Similarity Graphs

Feb 26, 2009

The idea of reasoning about content to recommend as a similarity graph is quite widespread. Broadly speaking, you can start by drawing a set of circles (for users) on the left and a set of circles (for “items” - songs, movies..) on the right; when users rate/listen to/etc items, you draw an arrow from the corresponding left circle to the right circle (i.e. a bipartite graph). What collaborative filtering algorithms can do is project the two-sided graph to two equivalent representations, where users are linked to other users, and items are linked to other items based on how similar they are.

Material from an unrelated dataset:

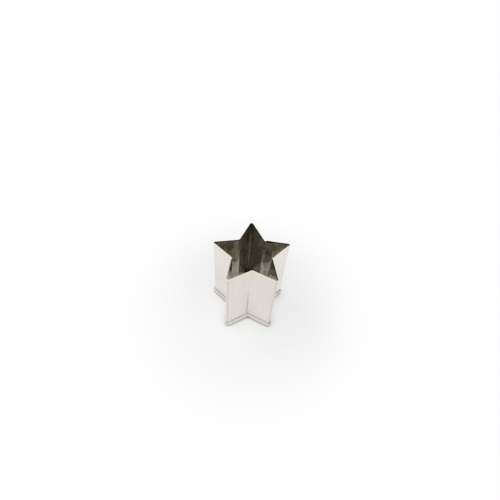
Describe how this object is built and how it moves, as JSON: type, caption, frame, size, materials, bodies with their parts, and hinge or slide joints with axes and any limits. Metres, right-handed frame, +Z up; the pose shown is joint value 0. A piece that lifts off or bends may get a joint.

There are a bunch of places where this kind of abstraction has been used; for example, Oscar Celma used graphs to navigate users when discovering music in the long-tail. Paul Lamere posted graphs made with the EchoNest API on his blog. I’ve also dabbled in this area a bit, but not using music listening data; I was using (the more traditional) MovieLens and Netflix datasets. The question that comes to mind when reading about techniques that operate on the graph, though, is: are the underlying graphs real representations of similarity between content? What if the graphs are wrong?

A tiny (potentially biased) example shows this: on Last.fm, Led Zepp’s #2 similar artist is Pink Floyd, a band that does not appear in Paul Lamere’s graph (note: the latter graph has been pruned. So maybe this is a bad example, but you get the idea). Navigating on graphs for an artist made using two different datasets may lead you down very different paths of discovery..

This problem is rooted in the fact that different similarity measures don’t agree with one another: given two vectors of ratings, different measures will produce equally different similarity values (and distributions of similarity). As I looked at in this paper, this sometimes means that random-valued similarity produces pretty good predictive accuracy results. Another way of thinking about the problem may be looking at how the graph changes over time as users rate the content even more. One of the main results I poster-ed at RecSys ‘08 is that, in the case of movies being explicitly rated, this graph is subject to huge (and quick) change. Two users will be extraordinarily similar now, and drop out of each other’s neighbourhood later. Is this a good thing? How does this reflect on the collaborative filtering assumption of “users who have been like-minded in the past are likely to share similar future interests?”